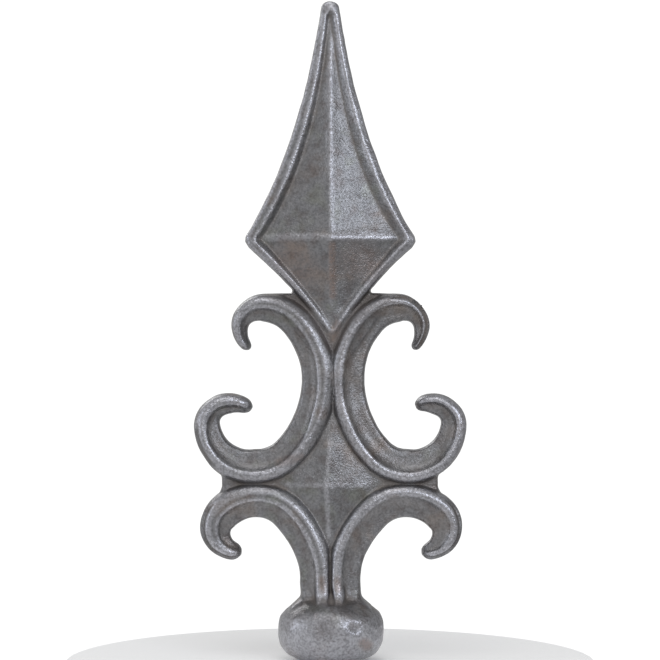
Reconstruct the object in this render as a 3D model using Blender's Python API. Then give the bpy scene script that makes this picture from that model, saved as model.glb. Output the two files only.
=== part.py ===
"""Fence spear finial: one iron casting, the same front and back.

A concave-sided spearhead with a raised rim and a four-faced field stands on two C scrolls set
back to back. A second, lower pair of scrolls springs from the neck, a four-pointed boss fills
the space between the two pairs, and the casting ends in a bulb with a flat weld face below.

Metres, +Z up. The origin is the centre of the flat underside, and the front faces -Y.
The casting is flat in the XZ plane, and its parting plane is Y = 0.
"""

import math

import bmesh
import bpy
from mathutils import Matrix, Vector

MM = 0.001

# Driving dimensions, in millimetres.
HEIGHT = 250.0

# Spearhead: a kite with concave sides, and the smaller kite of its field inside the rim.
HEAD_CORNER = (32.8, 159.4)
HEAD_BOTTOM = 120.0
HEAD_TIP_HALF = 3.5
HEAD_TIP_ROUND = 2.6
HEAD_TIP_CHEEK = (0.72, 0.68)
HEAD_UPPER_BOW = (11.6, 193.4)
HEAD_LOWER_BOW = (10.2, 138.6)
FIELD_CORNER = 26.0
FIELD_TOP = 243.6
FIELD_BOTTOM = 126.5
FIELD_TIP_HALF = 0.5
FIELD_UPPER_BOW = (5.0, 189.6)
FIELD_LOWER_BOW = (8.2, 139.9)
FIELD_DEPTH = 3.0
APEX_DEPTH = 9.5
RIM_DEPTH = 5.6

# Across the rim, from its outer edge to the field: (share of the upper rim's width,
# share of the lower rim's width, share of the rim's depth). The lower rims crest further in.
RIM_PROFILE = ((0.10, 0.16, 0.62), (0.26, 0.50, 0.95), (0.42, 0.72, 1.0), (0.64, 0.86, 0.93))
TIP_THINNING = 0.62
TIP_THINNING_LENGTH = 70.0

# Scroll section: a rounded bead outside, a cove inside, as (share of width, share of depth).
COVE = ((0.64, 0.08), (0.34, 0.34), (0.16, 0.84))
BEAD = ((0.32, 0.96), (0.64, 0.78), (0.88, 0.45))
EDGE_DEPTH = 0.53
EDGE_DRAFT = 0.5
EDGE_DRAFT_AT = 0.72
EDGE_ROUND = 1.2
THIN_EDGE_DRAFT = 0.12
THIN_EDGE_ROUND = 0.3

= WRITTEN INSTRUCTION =
Extract every line above exactly as it stands.

= FULL SOLUTION =
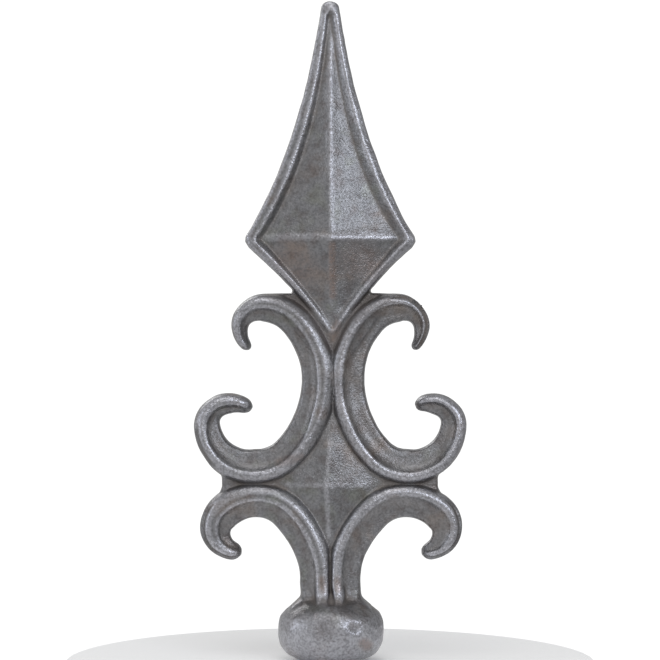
Reconstruct the object in this render as a 3D model using Blender's Python API. Then give the bpy scene script that makes this picture from that model, saved as model.glb. Output the two files only.
=== part.py ===
"""Fence spear finial: one iron casting, the same front and back.

A concave-sided spearhead with a raised rim and a four-faced field stands on two C scrolls set
back to back. A second, lower pair of scrolls springs from the neck, a four-pointed boss fills
the space between the two pairs, and the casting ends in a bulb with a flat weld face below.

Metres, +Z up. The origin is the centre of the flat underside, and the front faces -Y.
The casting is flat in the XZ plane, and its parting plane is Y = 0.
"""

import math

import bmesh
import bpy
from mathutils import Matrix, Vector

MM = 0.001

# Driving dimensions, in millimetres.
HEIGHT = 250.0

# Spearhead: a kite with concave sides, and the smaller kite of its field inside the rim.
HEAD_CORNER = (32.8, 159.4)
HEAD_BOTTOM = 120.0
HEAD_TIP_HALF = 3.5
HEAD_TIP_ROUND = 2.6
HEAD_TIP_CHEEK = (0.72, 0.68)
HEAD_UPPER_BOW = (11.6, 193.4)
HEAD_LOWER_BOW = (10.2, 138.6)
FIELD_CORNER = 26.0
FIELD_TOP = 243.6
FIELD_BOTTOM = 126.5
FIELD_TIP_HALF = 0.5
FIELD_UPPER_BOW = (5.0, 189.6)
FIELD_LOWER_BOW = (8.2, 139.9)
FIELD_DEPTH = 3.0
APEX_DEPTH = 9.5
RIM_DEPTH = 5.6

# Across the rim, from its outer edge to the field: (share of the upper rim's width,
# share of the lower rim's width, share of the rim's depth). The lower rims crest further in.
RIM_PROFILE = ((0.10, 0.16, 0.62), (0.26, 0.50, 0.95), (0.42, 0.72, 1.0), (0.64, 0.86, 0.93))
TIP_THINNING = 0.62
TIP_THINNING_LENGTH = 70.0

# Scroll section: a rounded bead outside, a cove inside, as (share of width, share of depth).
COVE = ((0.64, 0.08), (0.34, 0.34), (0.16, 0.84))
BEAD = ((0.32, 0.96), (0.64, 0.78), (0.88, 0.45))
EDGE_DEPTH = 0.53
EDGE_DRAFT = 0.5
EDGE_DRAFT_AT = 0.72
EDGE_ROUND = 1.2
THIN_EDGE_DRAFT = 0.12
THIN_EDGE_ROUND = 0.3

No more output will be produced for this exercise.